There is no easy answer.  But what we know is that Total Rewards—indeed any successful compensation system—requires buy-in and understanding at the highest levels in order to be successful.  The CEO, CFO, and managers must understand and be able to share the relevance, application, and integration of the program.  Human connections and conversation must combine with the technology in order to drive usage and value for both employer and employee.

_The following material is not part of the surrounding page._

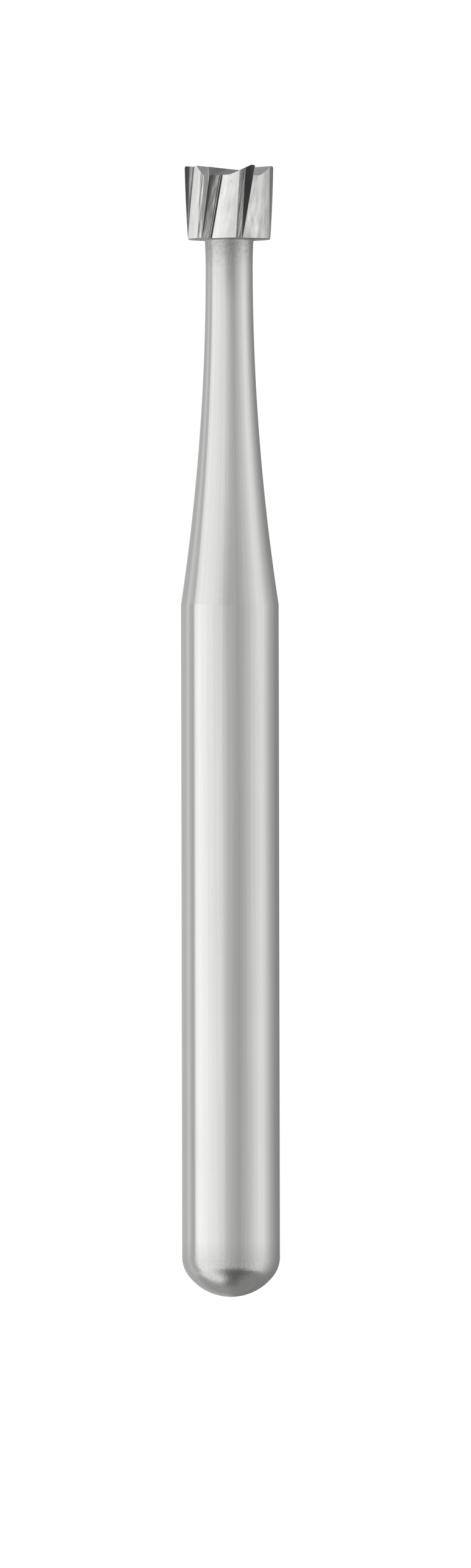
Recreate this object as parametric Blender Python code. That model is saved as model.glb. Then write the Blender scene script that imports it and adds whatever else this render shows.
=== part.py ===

But most importantly, the system must deliver meaningful outcomes to the participants.  While billions are spent every year in researching benefits and compensation structures, very few organizations are measuring the impact of their Total Rewards platform on the end users.  There are engagement and satisfaction surveys, but there is very little measurement of meaningful outcomes.  Do you know how your employees:

  • See their work connecting to their core values and life mission?
  • Relate their professional and personal development to their foundational relationships with family and friends?
  • Come home from work feeling empowered or extracted?
  • Are hitting personal goals in mental and physical wellness?
  • Are converting their compensation package into meaningful financial progress and security covering savings, major purchases, essential protections, education planning, retirement preparation, and even gifting?

If you cannot answer these questions, you are not meeting the real and immediate needs of your people.

Total Rewards is a complex system that offers great promise—but only if we start with employee outcomes in mind and align those goals with executives and management, helping to create the daily, human connection and impact that employment should bring to everyone.